What should I do when my extroverted partner wants to go to social events I find exhausting?

Negotiate before you arrive rather than enduring the event in silence. Agree on a duration that works for both of you, build in a signal for when you’re approaching your limit, and consider arriving or leaving separately for recurring events. Attending for a shorter, genuine stretch is more respectful to your partner than staying the whole time while visibly depleted. You can also alternate: some events you attend together, some your partner attends solo, and some you both skip in favor of something you both actually enjoy.

Why do I feel guilty for needing quiet time in my relationship with an extrovert?

Guilt often comes from internalizing the message that introvert needs are inconvenient or selfish, particularly in relationships where the extroverted partner’s energy style sets the default pace. Recognizing that alone time is maintenance, not withdrawal, helps reframe it. An introvert who never recharges becomes depleted and eventually less present in the relationship. Protecting your energy is what makes genuine engagement possible. Building solitude into your relationship structure by default, rather than negotiating for it reactively, reduces the guilt considerably.

How do introverts show love differently than extroverts, and does that cause problems?
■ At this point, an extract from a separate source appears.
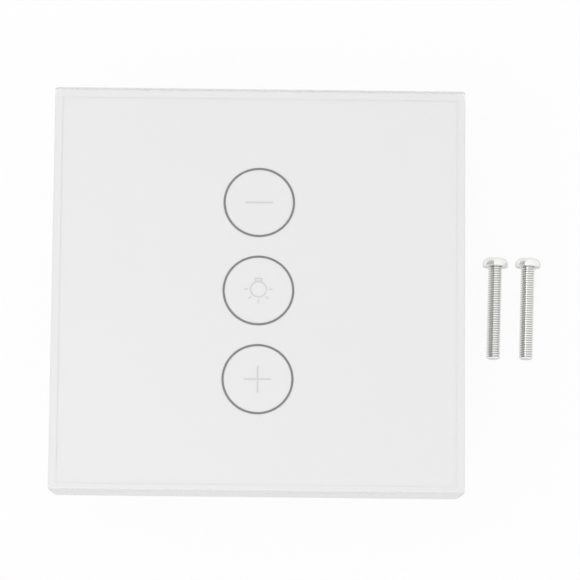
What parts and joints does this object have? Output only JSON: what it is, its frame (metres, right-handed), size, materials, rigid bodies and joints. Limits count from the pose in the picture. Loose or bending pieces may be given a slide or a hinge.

Introverts tend to express love through deep attention, thoughtful gestures, and quality one-on-one time. Extroverts often feel most loved through verbal affirmation, shared experiences, and inclusion in their partner’s social world. These styles can create misreads: an introvert’s quiet attentiveness gets mistaken for indifference, or an extrovert’s desire for more social togetherness gets mistaken for neediness. The solution isn’t for either person to abandon their natural style. It’s for both partners to learn each other’s dialect of affection and make deliberate efforts to speak it alongside their own.